アニメや映画の“委員会活動”って何
あずまんが大王製作委員会、サイボーグ009製作委員会、ナデシコ製作委員会、「座頭市」製作委員会――。
アニメや映画の著作権表記を改めて見ると、「製作委員会」という表記を多く目にする。
もちろん、この委員会は読者の多くが経験してきた学校の委員会活動とは全く別モノ。製作委員会とは、
いわば「特定の映像事業を推進する組合組織」であり、アニメや映画を制作するための「資金」を集めるのと同時に、
作品にかかわるさまざまなビジネスを推進していく組織なのである。
ここで素朴な疑問がわいてくる。「アニメや映画は製作委員会がないとつくれないのだろうか」――。

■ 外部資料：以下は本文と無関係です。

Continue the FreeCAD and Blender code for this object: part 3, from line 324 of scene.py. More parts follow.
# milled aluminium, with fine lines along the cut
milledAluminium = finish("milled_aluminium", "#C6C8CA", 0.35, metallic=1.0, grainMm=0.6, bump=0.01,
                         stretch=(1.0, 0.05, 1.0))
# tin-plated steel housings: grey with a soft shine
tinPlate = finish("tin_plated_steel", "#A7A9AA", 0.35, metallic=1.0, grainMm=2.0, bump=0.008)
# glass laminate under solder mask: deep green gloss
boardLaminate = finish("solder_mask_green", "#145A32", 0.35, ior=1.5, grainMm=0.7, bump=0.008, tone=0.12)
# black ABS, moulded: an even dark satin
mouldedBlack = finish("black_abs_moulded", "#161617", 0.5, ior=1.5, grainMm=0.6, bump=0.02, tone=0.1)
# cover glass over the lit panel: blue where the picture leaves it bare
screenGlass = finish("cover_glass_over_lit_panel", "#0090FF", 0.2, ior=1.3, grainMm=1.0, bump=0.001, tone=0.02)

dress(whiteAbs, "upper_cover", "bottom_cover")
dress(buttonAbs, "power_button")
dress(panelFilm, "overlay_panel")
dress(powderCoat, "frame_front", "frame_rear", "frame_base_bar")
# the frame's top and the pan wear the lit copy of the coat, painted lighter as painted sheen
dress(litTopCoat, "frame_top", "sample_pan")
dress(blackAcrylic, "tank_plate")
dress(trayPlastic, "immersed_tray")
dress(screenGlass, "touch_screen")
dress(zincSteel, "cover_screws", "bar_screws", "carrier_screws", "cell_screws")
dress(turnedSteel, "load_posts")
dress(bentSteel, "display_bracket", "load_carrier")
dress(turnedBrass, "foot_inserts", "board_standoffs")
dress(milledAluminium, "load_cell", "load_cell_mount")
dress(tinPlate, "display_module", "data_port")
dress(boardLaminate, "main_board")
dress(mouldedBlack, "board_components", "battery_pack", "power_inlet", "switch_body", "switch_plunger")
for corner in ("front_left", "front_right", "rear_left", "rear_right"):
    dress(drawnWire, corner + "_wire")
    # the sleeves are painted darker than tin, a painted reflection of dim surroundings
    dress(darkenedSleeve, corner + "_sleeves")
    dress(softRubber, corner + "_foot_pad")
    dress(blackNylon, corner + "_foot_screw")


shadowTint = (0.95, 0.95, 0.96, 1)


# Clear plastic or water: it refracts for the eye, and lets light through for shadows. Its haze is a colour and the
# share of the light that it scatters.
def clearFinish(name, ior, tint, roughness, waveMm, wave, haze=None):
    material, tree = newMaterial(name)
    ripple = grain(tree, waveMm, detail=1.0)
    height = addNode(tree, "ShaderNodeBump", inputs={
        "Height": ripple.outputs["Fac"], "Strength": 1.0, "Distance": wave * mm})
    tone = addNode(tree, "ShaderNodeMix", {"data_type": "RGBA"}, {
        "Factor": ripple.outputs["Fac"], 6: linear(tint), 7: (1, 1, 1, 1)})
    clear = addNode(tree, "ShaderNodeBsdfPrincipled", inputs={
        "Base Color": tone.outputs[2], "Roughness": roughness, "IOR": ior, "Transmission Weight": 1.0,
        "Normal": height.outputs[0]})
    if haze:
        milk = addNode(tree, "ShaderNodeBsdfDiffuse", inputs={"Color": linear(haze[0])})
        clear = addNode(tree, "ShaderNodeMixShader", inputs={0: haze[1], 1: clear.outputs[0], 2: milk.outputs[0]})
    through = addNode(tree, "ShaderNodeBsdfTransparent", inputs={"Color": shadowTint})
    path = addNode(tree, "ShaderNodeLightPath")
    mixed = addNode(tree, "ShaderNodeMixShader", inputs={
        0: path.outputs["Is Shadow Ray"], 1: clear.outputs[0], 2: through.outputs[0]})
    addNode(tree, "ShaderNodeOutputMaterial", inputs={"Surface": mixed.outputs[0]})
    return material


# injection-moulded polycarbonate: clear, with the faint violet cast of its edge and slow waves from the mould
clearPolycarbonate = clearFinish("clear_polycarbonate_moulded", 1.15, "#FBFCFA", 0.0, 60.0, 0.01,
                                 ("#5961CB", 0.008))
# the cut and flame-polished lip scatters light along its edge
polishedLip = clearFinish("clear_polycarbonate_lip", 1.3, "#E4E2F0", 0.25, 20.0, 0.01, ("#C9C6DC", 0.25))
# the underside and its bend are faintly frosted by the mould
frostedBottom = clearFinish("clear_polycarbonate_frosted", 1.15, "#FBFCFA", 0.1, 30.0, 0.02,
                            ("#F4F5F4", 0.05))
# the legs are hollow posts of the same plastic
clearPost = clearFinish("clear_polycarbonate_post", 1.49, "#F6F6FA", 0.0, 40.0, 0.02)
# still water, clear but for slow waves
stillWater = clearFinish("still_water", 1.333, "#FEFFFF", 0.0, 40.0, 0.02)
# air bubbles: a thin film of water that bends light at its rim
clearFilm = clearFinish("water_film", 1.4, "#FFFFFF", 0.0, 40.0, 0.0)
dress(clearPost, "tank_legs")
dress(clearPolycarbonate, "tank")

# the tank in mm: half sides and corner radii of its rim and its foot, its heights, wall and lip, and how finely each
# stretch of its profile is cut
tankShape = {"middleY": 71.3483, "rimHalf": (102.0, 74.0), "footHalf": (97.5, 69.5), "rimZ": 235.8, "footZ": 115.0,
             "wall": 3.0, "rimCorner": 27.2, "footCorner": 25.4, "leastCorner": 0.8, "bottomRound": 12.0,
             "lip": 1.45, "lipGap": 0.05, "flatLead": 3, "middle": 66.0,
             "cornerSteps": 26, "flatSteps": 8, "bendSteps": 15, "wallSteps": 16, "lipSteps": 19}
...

もちろん、そんなことはない。製作委員会は資金調達の1つの手段に過ぎない。
従来はこの方式こそがもっとも効率的と考えられていたから多用されていただけなのだ。
最近は、新しい「コンテンツファイナンス」が続々登場している。
その最前線の情報を、みずほ銀行ビジネスソリューション部の逸見圭朗次長に解説してもらおう。
(中村 均=日経キャラクターズ編集長)
テレビ年間7億円、映画一本3億円
ちなみに映像作品をつくるためには、どれぐらいの資金が必要なのだろうか。
アニメ製作を例に具体的に見てみると、通常地上波を媒体として放映されるアニメの場合は、
30分の作品当たり1000万〜1300万円程度の制作資金が必要になる。
番組は1クール(3カ月)を基準に編成される。1クールは13話分に相当。
従って、一年間(4クール)継続して放映する場合は52話分の制作資金が必要になるわけだ。

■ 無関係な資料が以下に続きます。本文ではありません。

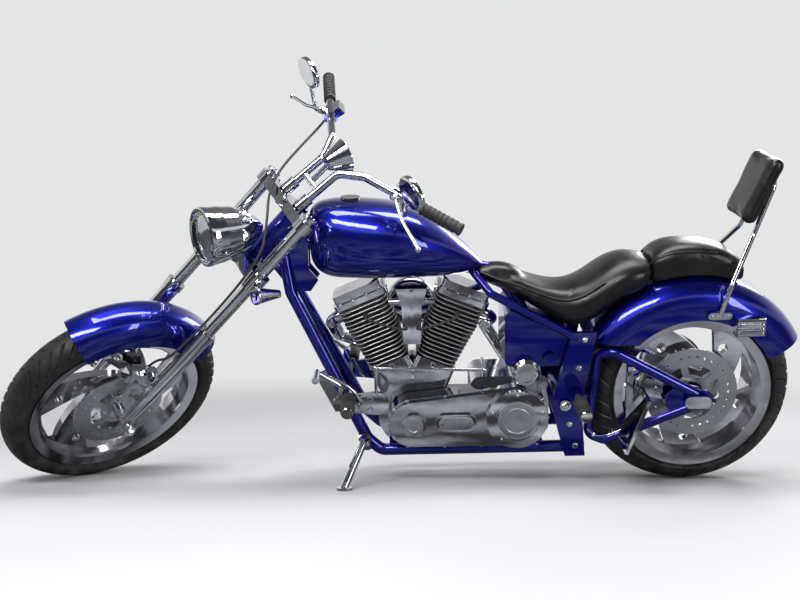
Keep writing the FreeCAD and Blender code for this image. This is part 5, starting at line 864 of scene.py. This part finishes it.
fit(copies(mark, places), "dial_marks", "steering", "black_steel")
needle = outline_plate([(-1.6, -9), (1.6, -9), (0.5, 36), (-0.5, 36)], 0.8)
at_zero = DIAL @ Matrix.Rotation(math.radians(MARK_SWEEP), 4, "Z") @ Matrix.Translation((0, 0, 0.0042))
fit(put(needle, at_zero), "dial_needle", "steering", "black_steel")
hub = turned([(0, 3.5), (4.5, 3.5), (4.5, 6.5), (3, 7.5), (0, 7.5)], sides=24)
fit(put(hub, DIAL), "dial_hub", "steering", "chrome")
bezel = turned([(46.5, 0), (46.5, 6), (48.2, 7.6), (50, 6.4), (50, 0), (46.5, 0)], sides=64)
fit(put(bezel, DIAL), "dial_bezel", "steering", "chrome")

# %% [markdown]
# The covers of the drive side are what the eye meets first. On the real machine each carries a brushed disc
# or plate inside a polished rim, and the blank brushed faces make the polish around them look deeper. The
# round ones are turned with the fine steps that a lathe leaves, and the long window is cut from plate.

# %% Brushed faces on the covers
derby = turned([(0, 0), (60, 0), (61.5, 0.8), (61.5, 2.2), (59, 3.2), (44, 3.2), (43, 2.5), (41, 2.5),
                (40, 3.2), (14, 3.2), (12, 2.4), (0, 2.4)], sides=96)
fit(put(derby, stood(BIKE, (DERBY[0], 168.2, DERBY[2]))), "derby_face", "chassis", "disc_steel")
front_cap = turned([(0, 0), (29, 0), (30, 0.8), (30, 1.8), (28, 2.6), (18, 2.6), (17, 1.8), (0, 1.8)], sides=72)
fit(put(front_cap, stood(BIKE, (CRANK[0], 162.2, CRANK[2]))), "front_cap_face", "chassis", "disc_steel")
starter_ring = turned([(26, 0), (36, 0), (38, 1.5), (36, 3.5), (30, 4.5), (26, 3.5), (26, 0)], sides=64)
fit(put(starter_ring, stood(BIKE, (532, 146.6, 424))), "starter_ring", "chassis", "chrome")

WINDOW_X, WINDOW_Z = 751.5, 269
window = outline_plate(rounded(54, 21, 20), 2.4, 0.8)
fit(put(window, stood(BIKE, (WINDOW_X, 160.2, WINDOW_Z))), "inspection_face", "chassis", "disc_steel")
bar = outline_plate(rounded(2.6, 21, 2.5), 3.4, 0.8)
fit(put(bar, stood(BIKE, (WINDOW_X, 160.4, WINDOW_Z))), "inspection_bar", "chassis", "chrome")
places = [stood(BIKE, (WINDOW_X + x, 162.4, WINDOW_Z)) for x in (-44, 44)]
chromed(socket_screw(4, 3), places, "inspection_screws")

# %% [markdown]
# The far side has its own show: the air cleaner's stepped cover with a ring of screws, and the mufflers
# with their clamps and rolled tips. All of it is turned work.

# %% Air cleaner and mufflers
LOWER_PIPE, UPPER_PIPE, PIPE_Y = 187, 271, -263
cleaner = turned([(0, 0), (60, 0), (62, 2), (60, 5), (50, 6), (48, 4), (30, 4), (28, 6), (20, 9), (0, 10)],
                 sides=96)
fit(put(cleaner, stood(BIKE, (885, -183.8, 575), (0, -1, 0))), "air_cleaner_face", "chassis", "chrome")
places = on_circle(BIKE, (885, -184, 575), 73, 6, (0, -1, 0))
chromed(socket_screw(4.5, 4), places, "air_cleaner_screws")
clamp = turned([(38.2, -9), (40.5, -9), (41, -8), (41, 8), (40.5, 9), (38.2, 9), (38.2, -9)], sides=56)
spots = [(x, PIPE_Y, LOWER_PIPE) for x in (380, 120, -60)] + [(x, PIPE_Y, UPPER_PIPE) for x in (380, 140)]
chromed(clamp, [stood(BIKE, spot, (1, 0, 0)) for spot in spots], "muffler_clamps")
tip = turned([(38.4, -3), (41.5, -3), (42.5, 0), (41.5, 7), (38.6, 12), (38.4, -3)], sides=56)
spots = [(-104, PIPE_Y, LOWER_PIPE), (98, PIPE_Y, UPPER_PIPE)]
chromed(tip, [stood(BIKE, spot, (1, 0, 0)) for spot in spots], "muffler_tips")

# %% [markdown]
# The fork's clamps are held by pinch screws, and its tubes end in flat caps with a round recess. The stem's
# nut sits between them. The pegs get their bright end caps.

# %% Fork and peg fittings
LEG_SIDES = (121, -121)
leg_cap = turned([(0, 0), (22, 0), (23, 1), (23, 6), (21, 8), (13, 8), (12, 6.5), (0, 6.5)], sides=40)
places = [stood(FORK, (62, y, 891), *UPRIGHT) for y in LEG_SIDES]
chromed(leg_cap, places, "fork_caps", "steering")
places = [stood(FORK, (x, y, z), (-1, 0, 0)) for y in LEG_SIDES for x, z in ((21, 640), (21, 656), (31, 863))]
chromed(socket_screw(5, 4), places, "tree_screws", "steering")
fit(put(hexagon_bolt(15, 14), stood(FORK, (0, 0, 880.2), *UPRIGHT)), "stem_nut", "steering", "chrome")
peg_cap = turned([(0, 0), (17, 0), (18.4, 1.5), (18.4, 7), (16, 9.4), (8, 9.8), (0, 9.8)], sides=40)
places = on_both_sides(BIKE, (1086, 275.5, 364), (368, 289, 343))
chromed(peg_cap, places, "peg_caps")

# %% [markdown]
# The signals and the marker lamps get clear lenses. A signal's is a low dome held by a rolled rim. A
# marker's is a flat pressed plate with ribs, bedded in its chrome housing: it is cut across nine times, and
# each strip between two cuts is inset and raised.

# %% Lamp lenses
lens = turned([(0, 6.5), (10, 6), (19, 3.6), (24, 0.5), (24.5, -1.5), (0, -1.5)], sides=40)
pointing = Vector((1, 0, -0.5)).normalized()
places = [stood(FORK, Vector((56, y, 641)) + pointing * 38, pointing) for y in (190, -190)]
fit(copies(lens, places), "signal_lenses", "steering", GLASS)
rim = turned([(24.8, -3), (27.2, -3), (27.6, 0), (27, 3), (25.4, 4), (24.8, 2), (24.8, -3)], sides=48)
chromed(rim, places, "signal_rims", "steering")

marker = outline_plate(rounded(36, 20, 5), 3.0, 1.0)
for cut in steps(-0.030, 0.030, 9):
    edit_all()
    bpy.ops.mesh.bisect(plane_co=(cut, 0, 0), plane_no=(1, 0, 0))
inset_faces(marker, lambda centre, normal: normal.z > 0.9 and abs(centre.x) < 0.031, (0.0008, 0.0010),
            use_individual=True)
fit(copies(marker, on_both_sides(BIKE, (-146, 185.5, 574))), "marker_lenses", "chassis", GLASS)

# %% [markdown]
# The front brake's hose runs from the right control down past the headlamp to the left leg and the caliper,
# and two leads run from the coil's cover to the plugs. A hose is one diameter all along, so each is a single
# smooth line through a few points, swept with a round section. Both ends of each go into a fitting.

# %% Hose and leads
HOSE_RADIUS = 0.004

def hose(name, points, base, body, stands_for, length):
    piece = smooth_line(name, points, base, HOSE_RADIUS, 4, 12)
    piece.data.materials.append(FINISH["rubber_black"])
    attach(piece, body)
    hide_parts(*stands_for)
    print(name, length, "m")

HOSE = [(-0.0500, -0.2115, 1.0955), (-0.0440, -0.2040, 1.0620), (0.0280, -0.1400, 1.0000),
        (0.0860, -0.0840, 0.9140), (0.1020, -0.0400, 0.8500), (0.1040, 0.0400, 0.7900),
        (0.1000, 0.1210, 0.7000), (0.1000, 0.1210, 0.2800), (0.0960, 0.0640, 0.2220), (0.0960, 0.0640, 0.1755)]
hose("front_brake_hose", HOSE, FORK, "steering", ["brake_line"], 1.09)
for name, start, plug in (("front_plug_lead", 0.901, 1.028), ("rear_plug_lead", 0.869, 0.742)):
    leads = [(start, 0.0922, 0.566), (start, 0.124, 0.566), (plug, 0.124, 0.607), (plug, 0.1015, 0.607)]
    hose(name, leads, BIKE, "chassis", ["cables"], 0.16)
boot = turned([(0, 0), (8, 0), (8.6, 2), (7.6, 4), (8, 6), (6.6, 20), (5.4, 24), (0, 24)], sides=28)
fit(copies(boot, [stood(BIKE, (x, 78.6, 607)) for x in (1028, 742)]), "plug_boots", "chassis", "rubber_black")
ferrule = turned([(0, -2), (7.4, -2), (7.4, 6), (6, 8), (6, 18), (4.6, 20), (0, 20)], sides=6, angle=20)
fit(put(ferrule, stood(FORK, (96, 64, 174.5), *UPRIGHT)), "hose_ferrule", "steering", "chrome")

# %% [markdown]
# In front of the engine sit the controls for the feet. The frame brings their plates and arms. The pieces
# that catch the light are added here: the round stepped pivots, the bolts of the plates and the ribs of the
# four peg rubbers.

# %% Pivots, bolts and peg ribs
FRONT_PEG, REAR_PEG, RIBS, RIB_STEP = (1086, 176, 364), (368, 194, 343), 8, 12
pivot = turned([(0, 0), (19, 0), (20, 1), (20, 7), (18, 9), (12, 9), (11, 11), (6, 12), (0, 12)], sides=48)
chromed(pivot, on_both_sides(BIKE, (1068, 162, 334)), "control_pivots")
places = on_both_sides(BIKE, (1020, 156.2, 322), (1020, 156.2, 358))
chromed(hexagon_bolt(7, 6), places, "control_bolts")
rib = turned([(18.6, -3), (21.2, -2), (21.6, 0), (21.2, 2), (18.6, 3), (18.6, -3)], sides=32)
places = []
for x, y, z in (FRONT_PEG, REAR_PEG):
    places += on_both_sides(BIKE, *((x, y + RIB_STEP * index, z) for index in range(RIBS)))
fit(copies(rib, places), "peg_ribs", "chassis", "rubber_black")

# %% [markdown]
# Last come the quiet fittings: a blank plate in the side holder, screws in the feet of the backrest's bar,
# caps over the calipers' pistons and three bolts in the engine case.

# %% Plate, feet, calipers and case
BLANK = finish("blank_plate", (0.60, 0.60, 0.59), (0.54, 0.54, 0.53), (0.34, 0.46), 0.0,
               (GRAIN, 500.0, 0.00004), 0.15)
plate = outline_plate(rounded(50, 82, 7), 2.0, 0.6)
inset_faces(plate, lambda centre, normal: normal.z > 0.9 and centre.xy.length < 0.03, (0.004, 0),
            (0.0015, -0.0007))
tail = stood(BIKE, (203.9, 232, 304), (-0.94, 0, -0.342))
fit(put(plate, tail), "blank_plate_board", "chassis", BLANK)
places = on_both_sides(BIKE, (-80, 155.5, 606), (-32, 155.5, 606))
chromed(socket_screw(4.6, 4), places, "sissy_screws")
front, rear = [stood(FORK, (90, 121, 150))], [stood(BIKE, (x, 120.5, z)) for x, z in ((112, 352), (140, 381))]
for name, body, places in (("front_caliper_cap", "steering", front), ("rear_caliper_caps", "chassis", rear)):
    cap = turned([(0, 0), (13, 0), (14, 1), (14, 3), (12, 4.5), (5, 4.5), (4, 3), (0, 3)], sides=40)
    chromed(cap, places, name, body)
places = [stood(BIKE, (x, 72, z)) for x, z in ((820, 434), (950, 434), (885, 398))]
chromed(hexagon_bolt(6, 5), places, "case_bolts")

# %% [markdown]
# Two curved bars finish the left side. The toe lever's arm is the thick one, from its pivot up to the peg
# that the toe moves. The rear brake's pipe is thin and hugs the swingarm's lower tube: each of its points
# is moved to the nearest place on the tube's surface and out by most of its own radius, as if it were bent
# by hand along the tube, and two clips hold it.

# %% Toe lever's arm and rear brake pipe
ARM_RADIUS, PIPE_RADIUS, PIPE_SINK = 0.0058, 0.003, 0.8
ARM_ROUTE = [(x, 0.17, z) for x, z in ((1.1746, 0.4467), (1.1501, 0.4412), (1.1197, 0.429), (1.0896, 0.4083),
                                       (1.0656, 0.386), (1.0479, 0.3554))]
bead("toe_lever_arm", ARM_ROUTE, ARM_RADIUS, "chrome")
PIPE_ROUTE = [(x, 0.158, z) for x, z in ((0.3452, 0.2243), (0.326, 0.2249), (0.3033, 0.2272), (0.282, 0.2309),
                                         (0.262, 0.2367), (0.2417, 0.249), (0.2245, 0.2641))]
hugging, outward = [], []
for point in PIPE_ROUTE:
    _, place, normal, _ = nodes["swingarm"].closest_point_on_mesh(BIKE @ Vector(point))
    hugging.append(BIKE.inverted() @ (place + normal * PIPE_RADIUS * PIPE_SINK))
    outward.append(BIKE.to_3x3().inverted() @ normal)
bead("rear_brake_pipe", hugging, PIPE_RADIUS, "chrome")
clip = outline_plate(rounded(4.5, 7, 3), 2.6, 0.7)
places = [stood(BIKE, hugging[index] * 1000 + outward[index] * 1.2, outward[index]) for index in (1, 4)]
chromed(clip, places, "pipe_clips")

# %% [markdown]
# The dressing mustn't make the machine any bigger.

実際の金額で言えば5億から7億円程度である。一方、アニメ映画の場合は一般には1〜3億円程が主流。
ただし、ジブリ作品や『イノセンス』『スチームボーイ』などは十数億〜20億円規模に達する。
マクロ的で見ると、この「制作資金」をベースにした作品から二次的な著作権が発生し、
それを利用した商品やサービスなどの最終市場は1兆円を超える規模になるわけだ。
なかなかダイナミックなマーケットと言えるだろう。